Copy these lines exactly and nothing else: from the line holding "obj.matrix_parent_inverse = Matrix.Identity(4)" to the line holding "Socket = bpy.types.NodeSocket", both lines included.

▼

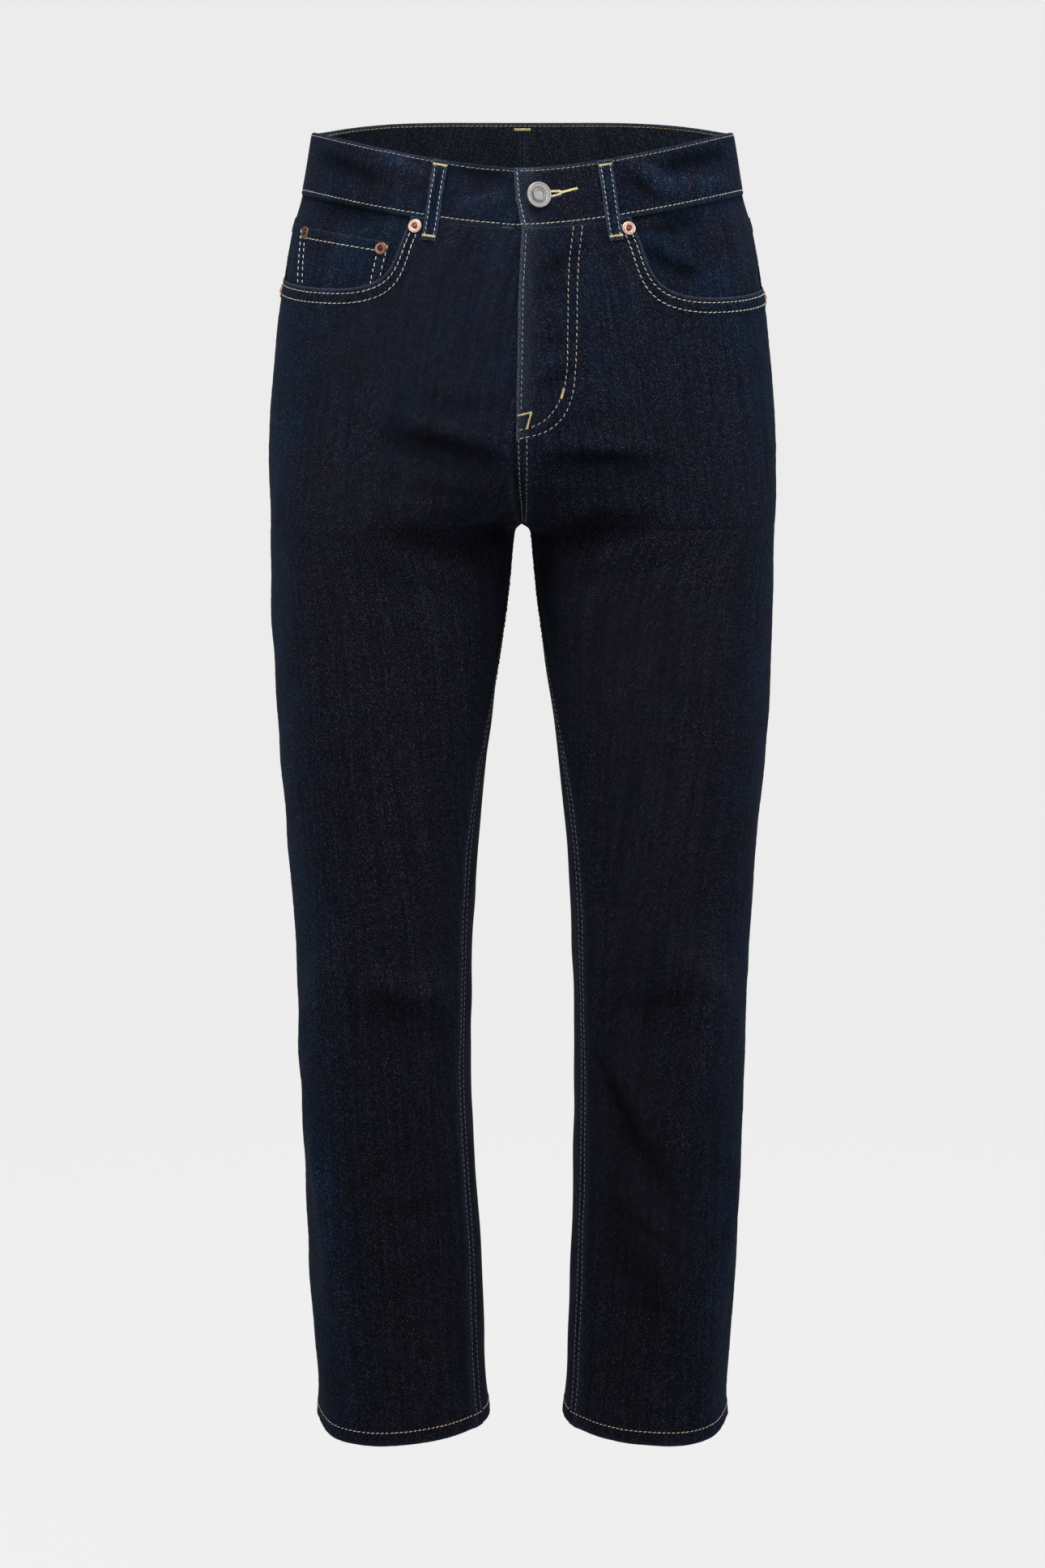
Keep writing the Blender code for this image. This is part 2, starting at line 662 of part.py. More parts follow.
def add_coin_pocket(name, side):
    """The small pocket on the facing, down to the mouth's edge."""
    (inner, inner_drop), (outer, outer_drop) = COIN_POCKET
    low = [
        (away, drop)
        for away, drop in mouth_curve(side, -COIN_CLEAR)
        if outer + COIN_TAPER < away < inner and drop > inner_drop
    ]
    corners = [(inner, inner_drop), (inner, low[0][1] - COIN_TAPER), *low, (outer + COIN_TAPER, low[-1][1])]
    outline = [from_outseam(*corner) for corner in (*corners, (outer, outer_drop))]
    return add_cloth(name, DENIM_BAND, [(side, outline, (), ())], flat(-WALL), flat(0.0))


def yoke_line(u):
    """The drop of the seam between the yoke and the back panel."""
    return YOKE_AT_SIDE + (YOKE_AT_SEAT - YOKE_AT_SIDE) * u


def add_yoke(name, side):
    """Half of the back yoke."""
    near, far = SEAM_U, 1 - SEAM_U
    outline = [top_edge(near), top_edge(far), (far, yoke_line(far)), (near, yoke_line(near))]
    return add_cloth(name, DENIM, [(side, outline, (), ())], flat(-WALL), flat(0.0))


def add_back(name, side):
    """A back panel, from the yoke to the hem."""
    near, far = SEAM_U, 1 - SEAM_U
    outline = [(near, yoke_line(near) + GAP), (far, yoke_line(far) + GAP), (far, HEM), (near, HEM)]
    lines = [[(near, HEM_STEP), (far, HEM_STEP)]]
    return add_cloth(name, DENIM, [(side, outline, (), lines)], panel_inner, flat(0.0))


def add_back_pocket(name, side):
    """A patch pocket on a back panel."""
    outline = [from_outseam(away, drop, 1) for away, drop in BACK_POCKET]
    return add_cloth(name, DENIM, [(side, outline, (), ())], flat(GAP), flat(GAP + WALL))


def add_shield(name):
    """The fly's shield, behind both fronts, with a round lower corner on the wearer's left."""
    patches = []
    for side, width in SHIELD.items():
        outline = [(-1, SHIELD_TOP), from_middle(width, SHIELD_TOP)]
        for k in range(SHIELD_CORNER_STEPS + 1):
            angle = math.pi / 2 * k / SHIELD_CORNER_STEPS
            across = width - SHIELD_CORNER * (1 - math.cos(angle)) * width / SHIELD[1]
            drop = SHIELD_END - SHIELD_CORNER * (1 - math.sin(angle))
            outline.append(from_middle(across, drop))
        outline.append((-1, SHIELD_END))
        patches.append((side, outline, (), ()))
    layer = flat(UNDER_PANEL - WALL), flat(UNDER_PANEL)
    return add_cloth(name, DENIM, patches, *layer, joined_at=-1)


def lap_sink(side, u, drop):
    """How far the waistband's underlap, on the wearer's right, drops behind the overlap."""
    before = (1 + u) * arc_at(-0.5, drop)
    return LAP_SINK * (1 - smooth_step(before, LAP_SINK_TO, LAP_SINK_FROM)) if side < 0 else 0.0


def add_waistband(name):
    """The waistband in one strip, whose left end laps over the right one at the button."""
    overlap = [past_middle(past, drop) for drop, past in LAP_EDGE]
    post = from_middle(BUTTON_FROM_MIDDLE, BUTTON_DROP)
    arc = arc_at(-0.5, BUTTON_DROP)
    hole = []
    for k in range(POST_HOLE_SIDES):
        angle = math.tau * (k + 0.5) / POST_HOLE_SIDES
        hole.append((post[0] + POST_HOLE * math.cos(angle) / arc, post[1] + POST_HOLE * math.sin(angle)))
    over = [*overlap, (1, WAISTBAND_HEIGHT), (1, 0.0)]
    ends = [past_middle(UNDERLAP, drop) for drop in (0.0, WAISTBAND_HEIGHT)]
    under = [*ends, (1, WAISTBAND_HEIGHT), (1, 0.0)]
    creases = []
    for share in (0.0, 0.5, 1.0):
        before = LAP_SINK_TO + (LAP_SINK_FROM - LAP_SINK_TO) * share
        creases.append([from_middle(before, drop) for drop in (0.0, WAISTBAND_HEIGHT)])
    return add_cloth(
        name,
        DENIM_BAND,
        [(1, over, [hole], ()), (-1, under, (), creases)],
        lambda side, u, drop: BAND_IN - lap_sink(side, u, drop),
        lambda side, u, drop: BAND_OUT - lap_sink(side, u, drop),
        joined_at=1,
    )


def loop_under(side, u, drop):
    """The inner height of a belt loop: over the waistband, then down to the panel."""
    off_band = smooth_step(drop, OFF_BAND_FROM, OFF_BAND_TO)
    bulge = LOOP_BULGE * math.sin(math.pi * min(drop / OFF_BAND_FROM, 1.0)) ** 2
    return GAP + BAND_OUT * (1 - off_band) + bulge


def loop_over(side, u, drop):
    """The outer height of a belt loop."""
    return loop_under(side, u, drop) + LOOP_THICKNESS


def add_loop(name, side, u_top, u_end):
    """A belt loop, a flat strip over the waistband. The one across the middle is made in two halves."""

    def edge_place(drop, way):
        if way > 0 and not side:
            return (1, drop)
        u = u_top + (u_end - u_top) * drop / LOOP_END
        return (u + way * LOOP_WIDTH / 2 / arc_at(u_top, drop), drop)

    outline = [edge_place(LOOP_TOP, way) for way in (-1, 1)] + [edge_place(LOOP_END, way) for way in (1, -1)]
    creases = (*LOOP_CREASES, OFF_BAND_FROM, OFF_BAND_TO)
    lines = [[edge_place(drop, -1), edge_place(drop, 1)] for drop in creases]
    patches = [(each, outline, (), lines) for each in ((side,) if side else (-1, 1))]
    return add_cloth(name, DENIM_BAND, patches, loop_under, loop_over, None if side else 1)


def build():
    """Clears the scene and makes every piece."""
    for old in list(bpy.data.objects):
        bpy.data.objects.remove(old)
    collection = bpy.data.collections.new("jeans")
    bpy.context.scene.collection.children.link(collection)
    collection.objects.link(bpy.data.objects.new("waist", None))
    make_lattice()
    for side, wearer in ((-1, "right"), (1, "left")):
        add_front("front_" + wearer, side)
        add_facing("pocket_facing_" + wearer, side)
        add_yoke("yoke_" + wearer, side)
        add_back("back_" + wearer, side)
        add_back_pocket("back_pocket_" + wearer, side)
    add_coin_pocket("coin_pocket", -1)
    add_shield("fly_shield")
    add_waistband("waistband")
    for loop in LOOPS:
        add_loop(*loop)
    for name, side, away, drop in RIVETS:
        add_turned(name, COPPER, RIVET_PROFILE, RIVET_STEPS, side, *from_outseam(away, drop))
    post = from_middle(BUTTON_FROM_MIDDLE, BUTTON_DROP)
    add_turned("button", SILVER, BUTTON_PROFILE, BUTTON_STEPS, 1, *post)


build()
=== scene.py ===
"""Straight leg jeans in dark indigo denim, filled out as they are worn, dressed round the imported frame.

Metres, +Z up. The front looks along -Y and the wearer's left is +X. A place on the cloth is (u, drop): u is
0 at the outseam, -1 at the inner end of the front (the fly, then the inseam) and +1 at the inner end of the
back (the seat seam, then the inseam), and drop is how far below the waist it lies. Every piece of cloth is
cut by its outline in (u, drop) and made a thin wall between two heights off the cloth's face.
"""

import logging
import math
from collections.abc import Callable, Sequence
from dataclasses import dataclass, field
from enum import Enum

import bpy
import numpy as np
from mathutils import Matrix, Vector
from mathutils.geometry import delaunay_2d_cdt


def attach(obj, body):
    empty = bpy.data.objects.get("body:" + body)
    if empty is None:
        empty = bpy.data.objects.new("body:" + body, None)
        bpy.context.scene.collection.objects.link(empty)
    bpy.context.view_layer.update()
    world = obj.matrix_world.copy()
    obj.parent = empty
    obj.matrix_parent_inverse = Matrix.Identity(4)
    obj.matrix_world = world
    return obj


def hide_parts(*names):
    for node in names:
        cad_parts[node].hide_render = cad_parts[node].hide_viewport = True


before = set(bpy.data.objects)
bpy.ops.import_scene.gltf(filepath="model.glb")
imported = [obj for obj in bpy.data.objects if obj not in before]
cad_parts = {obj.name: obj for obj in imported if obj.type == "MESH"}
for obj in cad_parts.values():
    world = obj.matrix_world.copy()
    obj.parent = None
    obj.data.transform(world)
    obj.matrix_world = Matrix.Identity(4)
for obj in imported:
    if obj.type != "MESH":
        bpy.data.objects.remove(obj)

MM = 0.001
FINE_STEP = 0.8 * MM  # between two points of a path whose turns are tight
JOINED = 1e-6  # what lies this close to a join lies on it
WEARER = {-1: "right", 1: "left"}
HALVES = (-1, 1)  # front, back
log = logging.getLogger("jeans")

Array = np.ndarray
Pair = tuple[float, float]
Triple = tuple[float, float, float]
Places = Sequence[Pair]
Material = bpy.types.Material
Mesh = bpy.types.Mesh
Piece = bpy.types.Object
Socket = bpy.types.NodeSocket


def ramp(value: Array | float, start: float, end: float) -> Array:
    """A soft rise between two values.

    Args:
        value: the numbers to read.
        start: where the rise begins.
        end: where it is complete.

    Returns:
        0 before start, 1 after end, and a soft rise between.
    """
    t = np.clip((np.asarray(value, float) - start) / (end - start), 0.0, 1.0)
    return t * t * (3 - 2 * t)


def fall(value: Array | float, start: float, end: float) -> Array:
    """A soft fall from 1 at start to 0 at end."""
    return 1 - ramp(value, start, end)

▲

**SOLUTION FOR THIS PROBLEM**:
    obj.matrix_parent_inverse = Matrix.Identity(4)
    obj.matrix_world = world
    return obj


def hide_parts(*names):
    for node in names:
        cad_parts[node].hide_render = cad_parts[node].hide_viewport = True


before = set(bpy.data.objects)
bpy.ops.import_scene.gltf(filepath="model.glb")
imported = [obj for obj in bpy.data.objects if obj not in before]
cad_parts = {obj.name: obj for obj in imported if obj.type == "MESH"}
for obj in cad_parts.values():
    world = obj.matrix_world.copy()
    obj.parent = None
    obj.data.transform(world)
    obj.matrix_world = Matrix.Identity(4)
for obj in imported:
    if obj.type != "MESH":
        bpy.data.objects.remove(obj)

MM = 0.001
FINE_STEP = 0.8 * MM  # between two points of a path whose turns are tight
JOINED = 1e-6  # what lies this close to a join lies on it
WEARER = {-1: "right", 1: "left"}
HALVES = (-1, 1)  # front, back
log = logging.getLogger("jeans")

Array = np.ndarray
Pair = tuple[float, float]
Triple = tuple[float, float, float]
Places = Sequence[Pair]
Material = bpy.types.Material
Mesh = bpy.types.Mesh
Piece = bpy.types.Object
Socket = bpy.types.NodeSocket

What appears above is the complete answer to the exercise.